Does Python really follow its philosophy of "Readability counts"?

Bruno Desthuilliers bruno.42.desthuilliers at websiteburo.invalid
Wed Jan 21 13:19:46 CET 2009


Paul Rubin a écrit :
> Bruno Desthuilliers <bruno.42.desthuilliers at websiteburo.invalid> writes:
>>> Zope is about 375 KLOC[1],
>> How many LOCS would it require if it was written in ADA ?
> 
> No idea.  Ada is a lot more verbose than Python, but I'm baffled at
> what the heck Zope is actually doing with all that code.
> 
>>> Zope also has 275 open bugs, 6 of which are critical.
>> None of which are going to *kill* anyone FWIW. Now how many of these
>> bugs would have language-enforced access restriction prevented ?
> 
> I'm not about to audit 375 KLOC of code to find out.  Regardless of
> whether access restriction actually prevents bugs though, it certainly
> makes auditing easier.

pylint is your friend.

>  And auditing does find bugs.
> 
>>> [2] The Space Shuttle avionics (written in the 1980's!) are 2 MLOC
>> of a hi-level dynamic language ? Hm, I guess not.
> 
> I think written in some forerunner of Ada.

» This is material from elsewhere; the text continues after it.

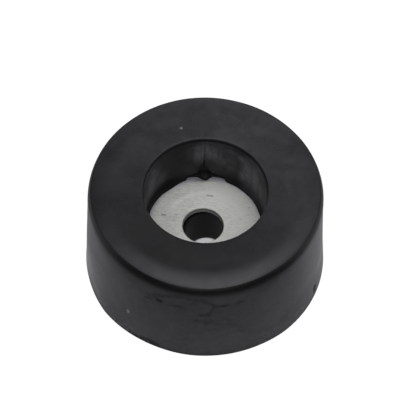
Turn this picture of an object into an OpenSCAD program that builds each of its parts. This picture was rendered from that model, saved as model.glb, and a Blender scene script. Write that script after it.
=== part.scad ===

Yeps, probably something like this. Not specially hi level nor dynamic, 
is it ?

>> Given the difference in LOCS count between a low-level static language
>> and a hi-level dynamic language for the implementation of a same given
>> features set, you cannot just define "large" by the # of LOCS. Not
>> that I'm going to compare Zope with Space shuttle's stuff.
> 
> I don't think static vs dynamic makes much difference in the amount of
> LOCS to accomplish some function.

My own experience is that it does make a huge difference - talking about 
imperative languages, of course.

>  In my limited experience with
> Haskell (statically typed but very high level),

"dynamic" and "static" were not meant to concern typing here (or at 
least not only typing).

Haskell and MLs are indeed statically typed, but with a powerfull type 
inference system, which gives great support for genericity <ot>(hmmm... 
is that the appropriate word ?)</ot>

Now these are functional languages, so the notion of "access 
restriction" is just moot in this context !-)

> it takes around the
> same amount of Haskell code as Python code (sometimes more, sometimes
> less) to do a given task.

Not exactly my own experience, but I confess I'm much more fluent with 
Python than with Haskell !-)

>  More important for concise code is features
> like higher-level functions and types (e.g. it's easy in Python or
> Haskell, but a huge pain in Java or C, to write down a value that is a
> list of dictionaries whose keys are tuples and whose values are more
> lists of dictionaries, to code something list a listcomp, etc).

Yes, indeed. So you agree that Haskell is not exactly a "low level" 
language, do you ?-)

Ok, I should probably have made clear I was thinking of a hi-level 
dynamic _imperative_ language vs a low-level static _imperative_ 
language. FP is quite another world.